刘大桂还要再说,许呦呦冷冷地望着她道:“刘姐,我加一块钱,你要么现在走,要么我找街道办的人来,看到底是谁的问题更大一点,是你仗着我妈身体不好,欺负病人,还是我们仗着家里有钱,欺负你一个贫下中农,那二十斤细粮,还有我家莫名其妙不见的罐头、饼干、糖果,我们也是要算一算的!”

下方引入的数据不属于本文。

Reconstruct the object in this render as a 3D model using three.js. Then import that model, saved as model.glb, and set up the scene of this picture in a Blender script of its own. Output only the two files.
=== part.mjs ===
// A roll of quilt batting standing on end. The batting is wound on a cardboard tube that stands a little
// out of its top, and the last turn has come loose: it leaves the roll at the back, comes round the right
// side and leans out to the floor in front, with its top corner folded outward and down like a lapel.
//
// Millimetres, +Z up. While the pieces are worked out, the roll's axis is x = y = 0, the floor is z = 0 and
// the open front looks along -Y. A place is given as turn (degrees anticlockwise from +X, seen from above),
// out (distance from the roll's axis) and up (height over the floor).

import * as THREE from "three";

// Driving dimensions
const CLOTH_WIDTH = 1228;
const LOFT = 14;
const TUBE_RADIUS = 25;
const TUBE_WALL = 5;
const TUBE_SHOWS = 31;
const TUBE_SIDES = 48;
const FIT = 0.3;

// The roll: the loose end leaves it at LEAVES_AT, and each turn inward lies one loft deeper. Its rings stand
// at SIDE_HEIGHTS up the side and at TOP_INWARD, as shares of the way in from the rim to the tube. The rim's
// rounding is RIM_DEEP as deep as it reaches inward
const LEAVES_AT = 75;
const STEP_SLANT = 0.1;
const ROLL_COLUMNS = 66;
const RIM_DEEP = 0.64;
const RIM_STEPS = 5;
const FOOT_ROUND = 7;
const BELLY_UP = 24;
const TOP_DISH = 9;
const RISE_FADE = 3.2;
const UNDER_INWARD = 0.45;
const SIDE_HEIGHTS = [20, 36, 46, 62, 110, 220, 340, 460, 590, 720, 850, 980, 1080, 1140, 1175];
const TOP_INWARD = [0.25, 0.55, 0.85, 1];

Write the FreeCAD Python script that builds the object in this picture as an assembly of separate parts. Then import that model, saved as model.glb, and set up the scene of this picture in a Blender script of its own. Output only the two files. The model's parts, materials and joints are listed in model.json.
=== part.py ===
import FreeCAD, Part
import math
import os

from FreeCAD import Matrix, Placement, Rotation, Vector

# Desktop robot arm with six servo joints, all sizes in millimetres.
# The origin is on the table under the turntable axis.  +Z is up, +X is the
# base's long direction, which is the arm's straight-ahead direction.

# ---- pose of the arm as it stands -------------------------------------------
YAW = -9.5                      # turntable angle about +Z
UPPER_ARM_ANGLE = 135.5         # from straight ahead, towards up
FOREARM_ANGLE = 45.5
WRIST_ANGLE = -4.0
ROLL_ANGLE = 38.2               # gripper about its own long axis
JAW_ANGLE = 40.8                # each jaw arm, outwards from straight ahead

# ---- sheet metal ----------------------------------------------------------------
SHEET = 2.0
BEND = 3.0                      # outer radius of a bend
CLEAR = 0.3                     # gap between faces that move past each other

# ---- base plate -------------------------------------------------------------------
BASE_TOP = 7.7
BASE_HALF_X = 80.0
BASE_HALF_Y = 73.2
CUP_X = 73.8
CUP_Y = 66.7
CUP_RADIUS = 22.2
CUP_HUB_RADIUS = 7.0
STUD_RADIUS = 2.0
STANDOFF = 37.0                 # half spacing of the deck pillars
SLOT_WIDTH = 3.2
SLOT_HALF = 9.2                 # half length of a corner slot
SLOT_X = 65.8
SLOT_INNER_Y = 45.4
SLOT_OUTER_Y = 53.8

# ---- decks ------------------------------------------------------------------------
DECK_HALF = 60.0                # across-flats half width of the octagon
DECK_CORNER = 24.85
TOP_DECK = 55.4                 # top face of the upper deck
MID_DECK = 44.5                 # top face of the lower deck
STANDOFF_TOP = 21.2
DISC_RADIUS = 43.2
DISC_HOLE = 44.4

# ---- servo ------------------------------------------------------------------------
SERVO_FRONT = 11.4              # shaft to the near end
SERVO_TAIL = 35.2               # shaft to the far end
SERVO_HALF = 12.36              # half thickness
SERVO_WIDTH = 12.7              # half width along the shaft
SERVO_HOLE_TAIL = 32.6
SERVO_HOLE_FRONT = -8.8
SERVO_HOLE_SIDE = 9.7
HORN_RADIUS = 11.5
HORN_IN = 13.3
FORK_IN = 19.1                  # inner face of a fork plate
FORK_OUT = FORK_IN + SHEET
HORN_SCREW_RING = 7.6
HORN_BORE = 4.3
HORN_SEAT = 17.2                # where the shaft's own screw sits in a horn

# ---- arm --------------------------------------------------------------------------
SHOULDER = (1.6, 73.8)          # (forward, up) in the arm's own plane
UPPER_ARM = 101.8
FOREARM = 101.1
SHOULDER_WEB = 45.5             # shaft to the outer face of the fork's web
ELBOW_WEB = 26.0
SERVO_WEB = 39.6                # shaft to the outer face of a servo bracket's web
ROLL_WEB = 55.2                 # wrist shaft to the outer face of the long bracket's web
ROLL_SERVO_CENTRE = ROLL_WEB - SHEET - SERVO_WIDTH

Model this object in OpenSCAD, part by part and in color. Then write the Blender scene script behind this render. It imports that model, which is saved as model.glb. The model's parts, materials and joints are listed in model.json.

“这……这话怎么说,呦呦你家要是真不愿意用我,我走就是,咋还能往我头上算这老些东西呢?”刘大桂一直都知道,这家姑娘看着面善,心眼儿多着呢,平时瞅她的眼神,要笑不笑的,她心里就怵得紧,现在又听说要和她算细粮的账,心里更是心虚不已。
结了账,就立即走了。
就是走的时候,趁着许呦呦不注意,把家里最后一桶面条,给装到了包袱里面。
等人走了,曹云霞一边揉着额头,一边念叨女儿道:“也就是你好说话,我们不扣她工资就不错了,你还给她加工资。”
许呦呦心里存着事,没有吱声。
曹云霞又道:“呦呦,你明天去街道办,再给我找一个保姆来,你自己要工作,也没法照顾我,你爸现在也不回家……”
听她这时候,还惦记着让爸爸照顾她,许呦呦心里都有些发冷,“妈,你现在三餐都从国营饭店里买,你要保姆干什么,给你气受吗?还是你觉得,咱们家的钱,多到花不完?”
曹云霞皱眉道:“你这孩子,我还坐着小月子呢,请个保姆怎么了?”
许呦呦淡淡地道:“你小月子也坐了二十天了,你自理是没有问题的,想吃什么,就让院里的人,帮忙买一点。”